Ллойд Джордж был среди тех, кто, как вспоминал Бивербрук, пытался сказать, что немцы “пройдут только по самому южному углу”, а значит, в таком случае “нейтралитет будет нарушен несильно”. “Видите, – говорил он, [указывая на карту], – это лишь маленький уголок, и немцы заплатят за весь причиненный ущерб”

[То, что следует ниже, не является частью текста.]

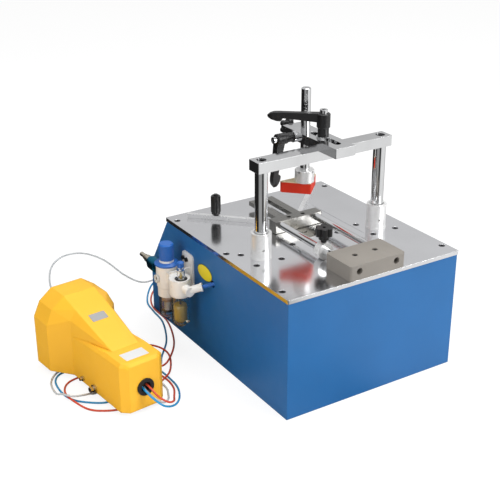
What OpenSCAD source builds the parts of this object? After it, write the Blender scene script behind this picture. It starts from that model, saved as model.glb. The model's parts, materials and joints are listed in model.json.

[766]. Как бы то ни было, многие ожидали (пускай и зря), что бельгийцы не обратятся за поддержкой к Британии, а просто подадут официальный протест в случае прохода немцев через Арденны. Ставка немцев на британский нейтралитет 30 июля явным образом предполагала вторжение в Бельгию, но даже утром 2 августа, после того как Ягов однозначно отказался гарантировать нейтралитет Бельгии, Ллойд Джордж, Аркур, Бошан, Саймон, Ренсимен и Пиз согласились, что о вступлении в войну можно будет подумать только в случае “полноценного вторжения в Бельгию”. Такую же позицию занял Чарльз Тревельян
[767]. Именно этим объясняется осторожный выбор слов в составленной тем вечером резолюции Кабинета, которую Кру передал королю. Она гласила, что “серьезное нарушение нейтралитета [Бельгии] поставит нас в положение, о возможности которого господин Гладстон говорил в 1870 г., когда вмешательство было предпринято, чтобы склонить нас к действию”
[768]. В связи с этим, когда утром 3 августа Асквит получил новость о германском ультиматуме Бельгии, он ощутил огромное облегчение. Требование Мольтке о беспрепятственном проходе по всей территории Бельгии, последующее обращение короля Альберта к Георгу V и состоявшееся на следующий день германское вторжение, по словам Асквита, существенно “упростили ситуацию”, поскольку это позволило Саймону и Бошану отозвать свои прошения об отставке
[769]. Следовательно, сделанные в последнюю минуту попытки Мольтке и Лихновского гарантировать послевоенную целостность Бельгии были тщетны
[770]. Когда Бетман-Гольвег пожаловался Гошену, что “Англия обрушится на них во имя нейтралитета Бельгии” – “просто ради клочка бумаги”, – он упустил главное. Затребовав прохода по всей территории Бельгии, Мольтке, сам того не желая, спас либеральное правительство.